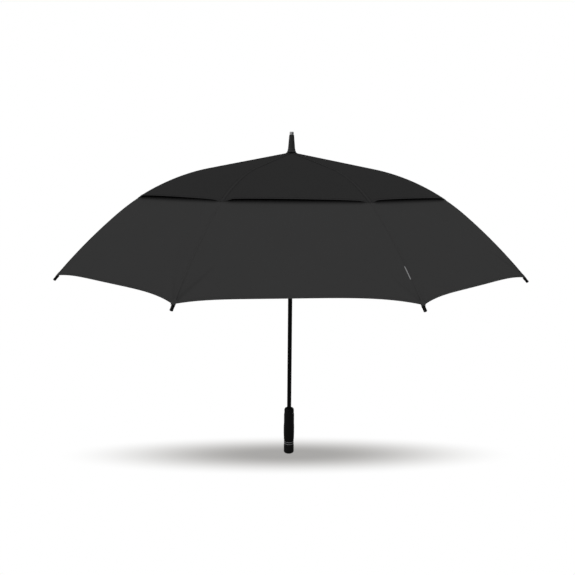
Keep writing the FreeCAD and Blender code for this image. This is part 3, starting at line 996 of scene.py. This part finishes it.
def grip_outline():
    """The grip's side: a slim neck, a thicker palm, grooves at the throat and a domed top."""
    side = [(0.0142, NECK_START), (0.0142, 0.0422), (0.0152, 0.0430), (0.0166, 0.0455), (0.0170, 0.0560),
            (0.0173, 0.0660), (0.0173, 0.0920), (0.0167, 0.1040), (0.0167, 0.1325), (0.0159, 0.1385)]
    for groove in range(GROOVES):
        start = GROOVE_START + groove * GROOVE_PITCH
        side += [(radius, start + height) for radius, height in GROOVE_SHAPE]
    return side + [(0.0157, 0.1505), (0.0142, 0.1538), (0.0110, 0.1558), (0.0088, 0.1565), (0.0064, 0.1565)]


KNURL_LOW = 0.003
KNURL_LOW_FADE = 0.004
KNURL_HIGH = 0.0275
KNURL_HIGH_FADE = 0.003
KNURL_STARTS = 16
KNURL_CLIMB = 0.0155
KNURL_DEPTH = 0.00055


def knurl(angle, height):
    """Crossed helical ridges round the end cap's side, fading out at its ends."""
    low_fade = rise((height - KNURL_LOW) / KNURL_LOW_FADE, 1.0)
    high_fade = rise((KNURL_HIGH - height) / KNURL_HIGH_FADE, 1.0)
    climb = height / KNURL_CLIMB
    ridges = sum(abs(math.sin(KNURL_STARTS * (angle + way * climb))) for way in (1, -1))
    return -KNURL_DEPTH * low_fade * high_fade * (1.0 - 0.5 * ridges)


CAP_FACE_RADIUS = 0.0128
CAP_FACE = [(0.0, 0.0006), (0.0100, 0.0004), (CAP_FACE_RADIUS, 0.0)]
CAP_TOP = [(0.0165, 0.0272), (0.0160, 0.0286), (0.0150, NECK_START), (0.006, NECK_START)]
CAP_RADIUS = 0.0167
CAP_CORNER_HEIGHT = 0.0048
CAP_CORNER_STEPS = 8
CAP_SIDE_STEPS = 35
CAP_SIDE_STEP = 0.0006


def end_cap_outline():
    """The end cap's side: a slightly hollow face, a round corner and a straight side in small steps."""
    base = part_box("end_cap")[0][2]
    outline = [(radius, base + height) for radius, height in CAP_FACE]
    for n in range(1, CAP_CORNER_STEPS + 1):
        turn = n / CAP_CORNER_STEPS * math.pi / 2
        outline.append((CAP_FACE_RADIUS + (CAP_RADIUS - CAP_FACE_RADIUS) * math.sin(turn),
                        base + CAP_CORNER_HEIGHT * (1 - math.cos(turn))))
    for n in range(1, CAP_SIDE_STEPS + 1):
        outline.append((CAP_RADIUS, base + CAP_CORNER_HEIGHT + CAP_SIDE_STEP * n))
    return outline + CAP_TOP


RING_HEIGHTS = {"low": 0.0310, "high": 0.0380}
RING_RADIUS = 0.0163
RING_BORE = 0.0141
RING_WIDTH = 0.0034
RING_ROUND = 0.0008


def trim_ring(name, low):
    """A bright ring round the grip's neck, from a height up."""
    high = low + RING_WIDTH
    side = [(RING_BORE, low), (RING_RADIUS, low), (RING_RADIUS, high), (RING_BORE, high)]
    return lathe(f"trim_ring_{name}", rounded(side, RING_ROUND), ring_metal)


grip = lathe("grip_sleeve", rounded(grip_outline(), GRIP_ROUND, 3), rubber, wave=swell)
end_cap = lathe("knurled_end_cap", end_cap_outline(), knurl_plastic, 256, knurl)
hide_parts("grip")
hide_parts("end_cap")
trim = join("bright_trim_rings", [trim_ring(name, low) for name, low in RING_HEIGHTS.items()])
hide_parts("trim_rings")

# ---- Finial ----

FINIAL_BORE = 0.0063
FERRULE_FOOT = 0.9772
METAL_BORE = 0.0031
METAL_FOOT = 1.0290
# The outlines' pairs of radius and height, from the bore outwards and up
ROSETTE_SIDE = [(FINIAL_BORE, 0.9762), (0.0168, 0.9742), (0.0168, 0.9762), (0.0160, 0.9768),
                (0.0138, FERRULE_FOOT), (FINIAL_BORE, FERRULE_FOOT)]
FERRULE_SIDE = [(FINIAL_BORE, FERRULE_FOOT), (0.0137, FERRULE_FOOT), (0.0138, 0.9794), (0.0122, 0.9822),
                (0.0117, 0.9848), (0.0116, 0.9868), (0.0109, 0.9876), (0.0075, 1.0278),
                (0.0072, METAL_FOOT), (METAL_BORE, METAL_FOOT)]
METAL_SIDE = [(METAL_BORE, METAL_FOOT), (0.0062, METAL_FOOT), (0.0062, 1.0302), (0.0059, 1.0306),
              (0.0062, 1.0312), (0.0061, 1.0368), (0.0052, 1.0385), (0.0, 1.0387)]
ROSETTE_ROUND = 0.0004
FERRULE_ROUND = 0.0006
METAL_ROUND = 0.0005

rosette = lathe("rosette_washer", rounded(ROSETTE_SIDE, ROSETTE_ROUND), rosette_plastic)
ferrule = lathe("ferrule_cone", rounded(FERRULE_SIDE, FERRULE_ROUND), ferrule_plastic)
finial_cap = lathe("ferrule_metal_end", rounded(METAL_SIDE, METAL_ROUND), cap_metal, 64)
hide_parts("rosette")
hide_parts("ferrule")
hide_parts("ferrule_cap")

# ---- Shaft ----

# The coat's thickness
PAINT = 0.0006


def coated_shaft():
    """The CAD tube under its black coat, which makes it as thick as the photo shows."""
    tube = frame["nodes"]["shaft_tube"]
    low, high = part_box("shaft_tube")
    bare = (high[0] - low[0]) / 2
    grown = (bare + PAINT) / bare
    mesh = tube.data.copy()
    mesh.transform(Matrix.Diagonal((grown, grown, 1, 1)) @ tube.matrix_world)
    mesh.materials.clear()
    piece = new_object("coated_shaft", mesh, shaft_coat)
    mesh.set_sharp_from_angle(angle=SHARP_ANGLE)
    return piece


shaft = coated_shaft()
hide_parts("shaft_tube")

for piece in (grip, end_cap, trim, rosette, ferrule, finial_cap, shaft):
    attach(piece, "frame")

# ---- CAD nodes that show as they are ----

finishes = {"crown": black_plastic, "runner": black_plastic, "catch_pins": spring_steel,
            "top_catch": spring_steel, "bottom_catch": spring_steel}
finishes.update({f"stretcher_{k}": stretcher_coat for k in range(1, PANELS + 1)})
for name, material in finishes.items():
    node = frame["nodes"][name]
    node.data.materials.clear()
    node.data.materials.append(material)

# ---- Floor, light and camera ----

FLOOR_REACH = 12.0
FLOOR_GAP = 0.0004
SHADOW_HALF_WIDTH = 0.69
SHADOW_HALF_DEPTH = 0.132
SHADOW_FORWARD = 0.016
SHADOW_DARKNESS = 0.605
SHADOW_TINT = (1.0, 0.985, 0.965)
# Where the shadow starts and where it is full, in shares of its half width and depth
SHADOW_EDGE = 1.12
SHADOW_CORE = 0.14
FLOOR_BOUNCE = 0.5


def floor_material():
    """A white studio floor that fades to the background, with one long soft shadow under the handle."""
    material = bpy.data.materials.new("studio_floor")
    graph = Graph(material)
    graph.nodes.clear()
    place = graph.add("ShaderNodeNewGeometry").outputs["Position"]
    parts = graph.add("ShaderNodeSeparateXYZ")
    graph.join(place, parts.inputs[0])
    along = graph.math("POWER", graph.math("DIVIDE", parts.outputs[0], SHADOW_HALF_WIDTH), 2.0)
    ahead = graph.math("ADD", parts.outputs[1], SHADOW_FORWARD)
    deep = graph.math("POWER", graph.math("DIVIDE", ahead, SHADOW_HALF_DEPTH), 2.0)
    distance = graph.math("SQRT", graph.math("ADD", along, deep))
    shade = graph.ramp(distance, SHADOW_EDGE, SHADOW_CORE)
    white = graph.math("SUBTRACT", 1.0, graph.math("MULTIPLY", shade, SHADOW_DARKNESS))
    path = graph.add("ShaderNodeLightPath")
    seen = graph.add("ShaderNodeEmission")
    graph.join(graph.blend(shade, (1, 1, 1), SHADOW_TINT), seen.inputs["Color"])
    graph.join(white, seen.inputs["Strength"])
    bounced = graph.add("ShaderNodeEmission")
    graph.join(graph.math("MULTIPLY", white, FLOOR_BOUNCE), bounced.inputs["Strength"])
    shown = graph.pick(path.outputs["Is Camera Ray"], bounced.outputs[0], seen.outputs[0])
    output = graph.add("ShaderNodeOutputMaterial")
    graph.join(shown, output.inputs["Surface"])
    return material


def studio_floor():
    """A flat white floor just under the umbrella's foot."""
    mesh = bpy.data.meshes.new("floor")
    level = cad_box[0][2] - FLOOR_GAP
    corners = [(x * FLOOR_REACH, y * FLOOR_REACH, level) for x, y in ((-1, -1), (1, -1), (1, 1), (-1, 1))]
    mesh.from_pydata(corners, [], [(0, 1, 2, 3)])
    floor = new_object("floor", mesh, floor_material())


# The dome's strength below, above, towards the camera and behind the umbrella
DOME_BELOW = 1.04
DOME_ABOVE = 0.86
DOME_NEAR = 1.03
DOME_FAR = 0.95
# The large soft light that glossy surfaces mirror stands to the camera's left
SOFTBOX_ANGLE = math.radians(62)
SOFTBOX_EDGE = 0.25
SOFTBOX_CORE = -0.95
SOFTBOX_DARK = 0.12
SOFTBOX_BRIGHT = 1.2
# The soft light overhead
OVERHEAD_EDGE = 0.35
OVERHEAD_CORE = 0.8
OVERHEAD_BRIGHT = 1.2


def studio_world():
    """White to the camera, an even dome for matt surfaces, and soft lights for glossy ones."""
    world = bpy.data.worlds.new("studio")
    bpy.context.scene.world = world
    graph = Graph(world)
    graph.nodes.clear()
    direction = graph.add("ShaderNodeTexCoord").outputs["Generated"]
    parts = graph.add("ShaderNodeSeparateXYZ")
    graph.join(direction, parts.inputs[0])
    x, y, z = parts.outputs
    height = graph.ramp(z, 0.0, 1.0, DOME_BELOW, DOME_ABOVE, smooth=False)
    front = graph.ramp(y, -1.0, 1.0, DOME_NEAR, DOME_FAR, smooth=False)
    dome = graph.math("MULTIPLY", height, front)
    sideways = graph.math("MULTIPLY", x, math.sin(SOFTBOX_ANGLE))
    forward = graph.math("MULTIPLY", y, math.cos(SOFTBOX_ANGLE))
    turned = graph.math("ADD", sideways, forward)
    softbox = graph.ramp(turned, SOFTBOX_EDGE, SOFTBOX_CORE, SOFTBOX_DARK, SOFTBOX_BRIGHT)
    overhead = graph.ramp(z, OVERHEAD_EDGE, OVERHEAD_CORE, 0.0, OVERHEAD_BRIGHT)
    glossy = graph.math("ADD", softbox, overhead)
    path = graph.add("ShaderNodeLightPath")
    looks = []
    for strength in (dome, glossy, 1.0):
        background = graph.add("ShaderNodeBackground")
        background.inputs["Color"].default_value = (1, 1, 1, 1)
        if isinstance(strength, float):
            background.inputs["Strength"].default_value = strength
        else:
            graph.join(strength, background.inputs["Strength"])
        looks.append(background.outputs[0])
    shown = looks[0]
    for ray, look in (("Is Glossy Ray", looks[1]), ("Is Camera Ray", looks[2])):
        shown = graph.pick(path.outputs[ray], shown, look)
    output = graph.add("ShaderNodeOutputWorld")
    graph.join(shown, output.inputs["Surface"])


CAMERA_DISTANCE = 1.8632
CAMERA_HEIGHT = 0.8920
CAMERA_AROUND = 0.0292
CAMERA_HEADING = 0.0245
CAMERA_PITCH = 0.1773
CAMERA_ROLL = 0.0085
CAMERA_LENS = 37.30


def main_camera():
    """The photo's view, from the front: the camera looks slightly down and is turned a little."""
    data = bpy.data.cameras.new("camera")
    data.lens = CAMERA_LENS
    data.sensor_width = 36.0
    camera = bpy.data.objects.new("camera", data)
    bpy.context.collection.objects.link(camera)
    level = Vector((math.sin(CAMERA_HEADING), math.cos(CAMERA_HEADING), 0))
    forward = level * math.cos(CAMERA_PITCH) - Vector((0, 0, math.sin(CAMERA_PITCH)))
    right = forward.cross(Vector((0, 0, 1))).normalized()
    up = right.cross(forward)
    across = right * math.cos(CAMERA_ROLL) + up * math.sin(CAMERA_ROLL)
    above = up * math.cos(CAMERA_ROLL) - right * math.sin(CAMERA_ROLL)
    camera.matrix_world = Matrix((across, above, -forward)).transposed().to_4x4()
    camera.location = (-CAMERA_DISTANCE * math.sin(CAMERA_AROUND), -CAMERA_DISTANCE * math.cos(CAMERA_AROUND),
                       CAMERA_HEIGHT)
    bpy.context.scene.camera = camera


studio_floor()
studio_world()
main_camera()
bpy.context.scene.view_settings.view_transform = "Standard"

☆ ☆ ☆

● **Exercise task**
What is needed is an exact copy of the lines from the start of the listing through the line where "cap's side: a" sits, please, both end lines included and nothing more.

● **Result of the task**
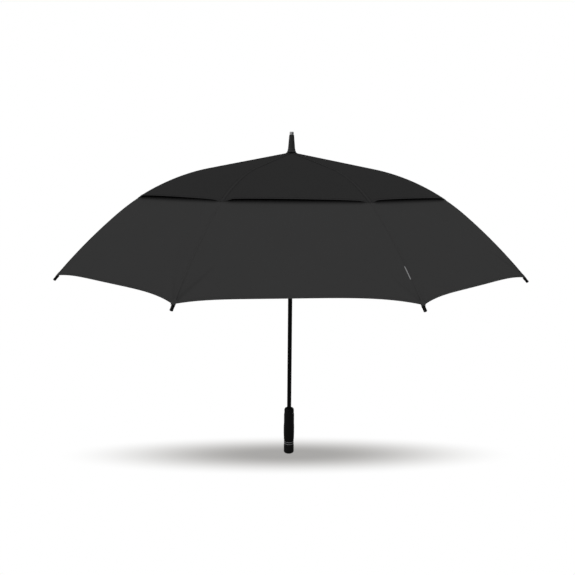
Keep writing the FreeCAD and Blender code for this image. This is part 3, starting at line 996 of scene.py. This part finishes it.
def grip_outline():
    """The grip's side: a slim neck, a thicker palm, grooves at the throat and a domed top."""
    side = [(0.0142, NECK_START), (0.0142, 0.0422), (0.0152, 0.0430), (0.0166, 0.0455), (0.0170, 0.0560),
            (0.0173, 0.0660), (0.0173, 0.0920), (0.0167, 0.1040), (0.0167, 0.1325), (0.0159, 0.1385)]
    for groove in range(GROOVES):
        start = GROOVE_START + groove * GROOVE_PITCH
        side += [(radius, start + height) for radius, height in GROOVE_SHAPE]
    return side + [(0.0157, 0.1505), (0.0142, 0.1538), (0.0110, 0.1558), (0.0088, 0.1565), (0.0064, 0.1565)]


KNURL_LOW = 0.003
KNURL_LOW_FADE = 0.004
KNURL_HIGH = 0.0275
KNURL_HIGH_FADE = 0.003
KNURL_STARTS = 16
KNURL_CLIMB = 0.0155
KNURL_DEPTH = 0.00055


def knurl(angle, height):
    """Crossed helical ridges round the end cap's side, fading out at its ends."""
    low_fade = rise((height - KNURL_LOW) / KNURL_LOW_FADE, 1.0)
    high_fade = rise((KNURL_HIGH - height) / KNURL_HIGH_FADE, 1.0)
    climb = height / KNURL_CLIMB
    ridges = sum(abs(math.sin(KNURL_STARTS * (angle + way * climb))) for way in (1, -1))
    return -KNURL_DEPTH * low_fade * high_fade * (1.0 - 0.5 * ridges)


CAP_FACE_RADIUS = 0.0128
CAP_FACE = [(0.0, 0.0006), (0.0100, 0.0004), (CAP_FACE_RADIUS, 0.0)]
CAP_TOP = [(0.0165, 0.0272), (0.0160, 0.0286), (0.0150, NECK_START), (0.006, NECK_START)]
CAP_RADIUS = 0.0167
CAP_CORNER_HEIGHT = 0.0048
CAP_CORNER_STEPS = 8
CAP_SIDE_STEPS = 35
CAP_SIDE_STEP = 0.0006


def end_cap_outline():
    """The end cap's side: a slightly hollow face, a round corner and a straight side in small steps."""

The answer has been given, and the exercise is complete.